There is not a little humour in recounting this trick on Jacob. Leah is the one with rakkuth eyes. The NRSV, New Jerusalem Bible and some others translate the term as ‘delicate, lovely’. However, the Revised English Version translates the term as ‘weak’ (so also RSV). The term can mean either ‘tender’ (Gen 18:17) or ‘weak’ in power (e.g. 2 Sam 3:39). It is ambiguous, although the translation ‘weak’ provides some fault with Leah which contrasts with Rachel’s slender form and beauty. It also gives a reason for Jacob’s dislike of Leah (29:31-35). The thought of Leah’s ‘weak’ eyes also relates to the scene in the dark tent on the wedding night where Jacob is the one who does not ‘see’ until it is too late. This puts him in the same place as his father, Isaac, in Genesis 27, where Jacob deceived him because he could not see well.
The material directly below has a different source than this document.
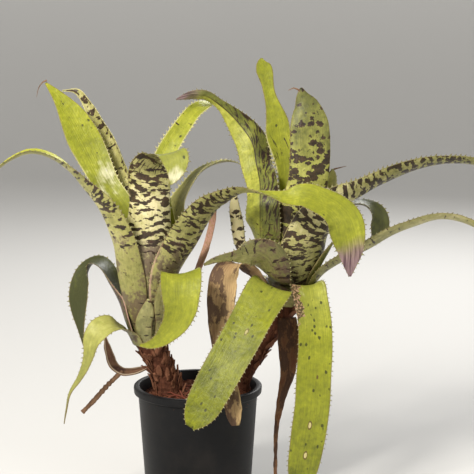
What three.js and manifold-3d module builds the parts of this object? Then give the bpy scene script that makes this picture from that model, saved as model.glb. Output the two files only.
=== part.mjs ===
// Aechmea orlandiana: two young rosettes of spined, banded leaves in a small nursery pot.
// Millimetres, +Z up. The origin is the middle of the pot's foot, and -Y is the front.
import * as THREE from "three";
import Module from "manifold-3d";
import { mergeVertices } from "three/addons/utils/BufferGeometryUtils.js";

const wasm = await Module();
wasm.setup();

// Pot
const potHeight = 90;
const potTopRadius = 47.6;
const potFootRadius = 41.5;
const potWall = 1.6;
const potFloor = 2.4;
const rimReach = 2.8;
const rimDrop = 6;
const potFacets = 48;
const drainRadius = 4;
const drainRing = 27;
const drainCount = 6;

// Potting mix
const mixTop = 80;
const mixDome = 6;
const mixBump = 1.6;

// Every stem and sheath is built on the same twelve compass directions, so nested layers stay parallel.
const compass = 12;
const clearance = 0.3;
const bladeThickness = 1;
const sheathThickness = 0.8;
const marginThickness = 0.6;
const bladeColumns = 4;
const stationLength = 15;
const stationTurn = THREE.MathUtils.degToRad(24);

// Marginal spines
const spineGap = 17;
const spineLength = 3;
const spineBase = 2.2;
const spineSweep = 1.2;

// A crown is the top of a stem: a blunt cone that the leaf sheaths clasp. The outermost sheath follows
// an urn, from the cone's foot out by bulge over the height of fill, and each rank lies one layer inside.
const layer = 1.5;
const sheathStep = 11;
const crownRadius = 12;
const leftCrown = { foot: [-37, -14, 126], taper: 0.27, bulge: 22, fill: 45, step: 2.2, ranks: 7 };
const rightCrown = { foot: [74, 2, 154], taper: 0.21, bulge: 38, fill: 65, step: 2, ranks: 6 };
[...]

The final sting in the deceit comes with Laban’s remark after Jacob complains. Laban explains after the event that ‘It is not done in our country, giving the younger before the first born’ (29:26). Why such a ‘minor’ detail was omitted earlier we are not told. In any case, the irony cannot be missed. The whole life of Jacob is built on upsetting the accepted norm.
Just how Leah and Rachel feel about all this we are not told. Are they aware of the plot of Laban, or are they abused and used in the ruse? The narrator only tells us of the Laban-Jacob dynamics. We might get a hint of the women’s views later in the story. Deception also marks the relationship between the sisters (Genesis 30) and in the end Rachel too steals from her father (31:25-42).
So Jacob has to work another 7 years for Rachel. The extension
of time is part of Laban’s ploy to keep Jacob subservient and in Haran
as a hireling. Laban apparently makes no provision for dowry for his two
daughters (31:14-15). Gen 29:21 and 30:26 are not just requests for wages,
but that the marriage contracts be finalised (after all those years!).
That finalisation does not happen until the covenant ceremony at the end
of the Jacob – Laban cycle (31:43-50). The members of this family cheat
and deceive at every opportunity.
Where is God in all this? He is not a character in the story and yet the human characters, especially Jacob, are the recipients of his blessings and promises. Moreover, these characters do not really seem the sort of people we would expect God to mix with. And yet the story has a point to make precisely here. These characters are all intent on using and subverting a system of conventional social and cultural arrangements for their own ends. In this sense they echo the God behind the narrative, whose promise and blessing also subvert conventional social (and political) systems. At the same time we find God’s purposes in the story inextricably bound to various human schemes, sometimes of questionable motive. God’s preference for the younger twin sets in motion the ribbon of deception that runs through the story. It is at times hard to disentangle God’s purposes from the rather dubious, personally motivated human ones. But this is how we find God present with his people as we move on in the story of Genesis. God’s struggle against the corruption of the world (Genesis 6-9) and for the blessing of the families of the earth (12:3) is only worked out through deep involvement in, with, and against the course of human events, conventions and schemes. This is the type of involvement and presence that will not only lead to the cross, but will transform the world through it.